RGA Text Editing: Implement a simplified RGA list CRDT. Simulate two users editing a shared text document: User A types "Hello " at position 0; User B types "World" at position 0, concurrently. Merge both changes. What is the resulting text? Is it consistent across replicas A and B? Why?
Tombstone GC Design: Design a tombstone garbage collection mechanism for an OR-Set. Requirements: (a) an element can only be garbage-collected if all replicas have acknowledged the deletion, (b) the GC must not coordinate with replicas that are currently partitioned, (c) GC must be safe to apply even if messages arrive out of order.

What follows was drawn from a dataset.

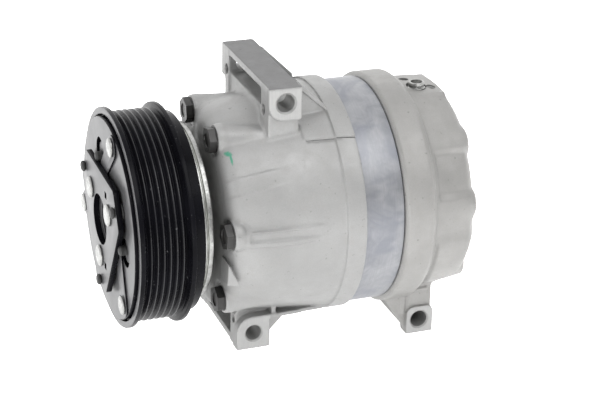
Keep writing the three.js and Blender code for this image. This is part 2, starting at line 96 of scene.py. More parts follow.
def rounded(pts, steps=5, closed=True):
    """[u, v, r] corners to a point list with arcs."""
    out, n = [], len(pts)
    for i, p in enumerate(pts):
        u, v = p[0], p[1]
        r = p[2] if len(p) > 2 else 0
        if not r or (not closed and i in (0, n - 1)):
            out.append((u, v))
            continue
        pu, pv = pts[(i - 1) % n][:2]
        nu, nv = pts[(i + 1) % n][:2]
        a, b = math.hypot(pu - u, pv - v), math.hypot(nu - u, nv - v)
        da, db = ((pu - u) / a, (pv - v) / a), ((nu - u) / b, (nv - v) / b)
        dot = max(-1, min(1, da[0] * db[0] + da[1] * db[1]))
        half = math.acos(dot) / 2
        if half > math.pi / 2 - 0.02 or half < 0.02:
            out.append((u, v))
            continue
        t = min(r / math.tan(half), 0.49 * a, 0.49 * b)
        r = t * math.tan(half)
        w = r / math.sin(half)
        mm = math.hypot(da[0] + db[0], da[1] + db[1])
        c = (u + (da[0] + db[0]) / mm * w, v + (da[1] + db[1]) / mm * w)
        p0 = (u + da[0] * t, v + da[1] * t)
        p1 = (u + db[0] * t, v + db[1] * t)
        a0 = math.atan2(p0[1] - c[1], p0[0] - c[0])
        a1 = math.atan2(p1[1] - c[1], p1[0] - c[0])
        if a1 - a0 > math.pi:
            a1 -= 2 * math.pi
        if a0 - a1 > math.pi:
            a1 += 2 * math.pi
        for k in range(steps + 1):
            q = a0 + (a1 - a0) * k / steps
            out.append((c[0] + r * math.cos(q), c[1] + r * math.sin(q)))
    return out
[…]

Describe the protocol and identify any remaining edge cases.

References

Shapiro, M., Preguiça, N., Baquero, C., & Zawirski, M. (2011). "Conflict-free Replicated Data Types." SSS 2011. Also: INRIA Technical Report RR-7687.
Shapiro, M., et al. (2011). "A Comprehensive Study of Convergent and Commutative Replicated Data Types." INRIA Technical Report RR-7506.
Roh, H. G., Jeon, M., Kim, J. S., & Lee, J. (2011). "Replicated Abstract Data Types: Building Blocks for Collaborative Applications." Journal of Parallel and Distributed Computing, 71(3), 354–368. (RGA)
Almeida, P. S., Shoker, A., & Baquero, C. (2016). "Delta State Replicated Data Types." Journal of Parallel and Distributed Computing, 111, 162–173.
Kleppmann, M., et al. (2019). "Local-First Software: You Own Your Data, in spite of the Cloud." Onward! 2019. (Automerge background)
Balegas, V., et al. (2015). "Putting Consistency Back into Eventual Consistency." EuroSys 2015.
Saito, Y., & Shapiro, M. (2005). "Optimistic Replication." ACM Computing Surveys, 37(1), 42–81.